Attorney, Agent or Firm: Hammond & Littell
Claims
We claim:
1. In a method of evolving oxygen by electrolysis of aqueous
solutions by passing an electric current through the solution with
oxygen being evolved at the anode, the improvement comprising
operating the electrolysis so that the surface temperature of the
anode is not greater than 40.degree. C to prevent deposition of an
impurity on the anode which increases oxygen overvoltage and causes
passivation.
2. The method of claim 1 wherein the temperature of the anode
surface is below 20.degree. C.
3. The method of claim 1 wherein the aqueous solution is an acid
solution of a metal selected from the group consisting of copper,
zinc, nickel and cobalt.
4. The method of electrowinning metals from an aqueous solution
wherein oxygen is evolved at the anode in an electrowinning cell
comprised of a cell containing at least one anode and at least one
cathode and an electrolyte, the improvement comprising cooling the
anode surface without decreasing the electrolyte temperature to
prevent deposition of an impurity on the anode which increases
oxygen overvoltage and causes passivation.

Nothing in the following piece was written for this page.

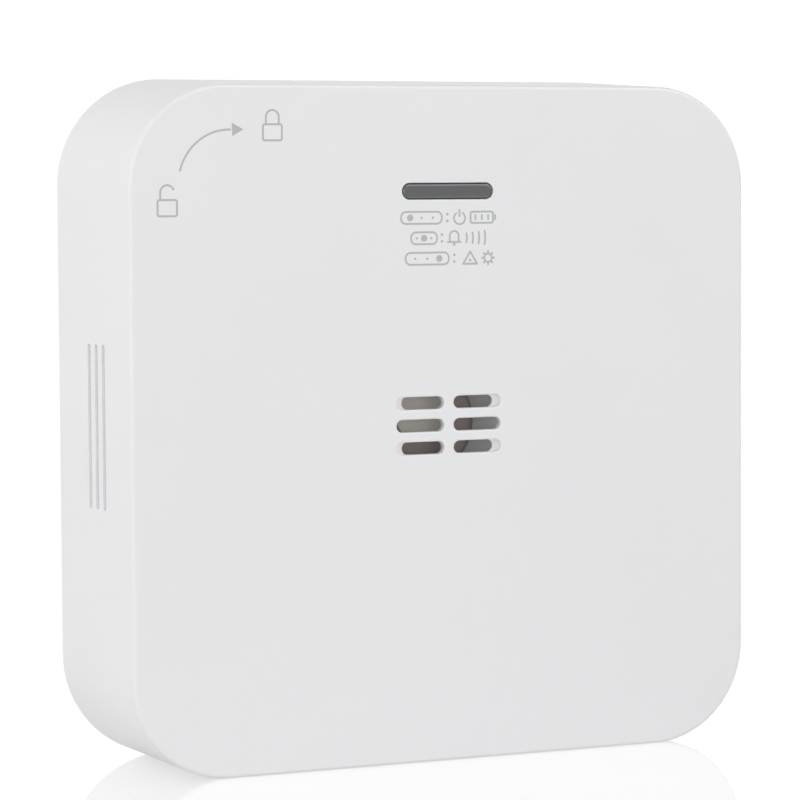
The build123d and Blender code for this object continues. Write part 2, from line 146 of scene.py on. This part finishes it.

5. The method of claim 4 wherein the anode is hollow and is
provided with means for circulating a cooling liquid
therethrough.
6. The method of electrowinning in an electrowinning cell
containing an aqueous acid solution of the metal to be won, a
dimensionally stable anode having an electrically conductive,
electrocatalytic coating thereon at which oxygen is released from
said solution, a cathode at which the metal to be won is deposited
comprising passing an electrolysis current through said cell and
maintaining the temperature at the surface of said anode below the
temperature of said aqueous solution to prevent deposition of an
impurity on the electrocatalytic coating on said anode which
increases oxygen overvoltage and causes passivation.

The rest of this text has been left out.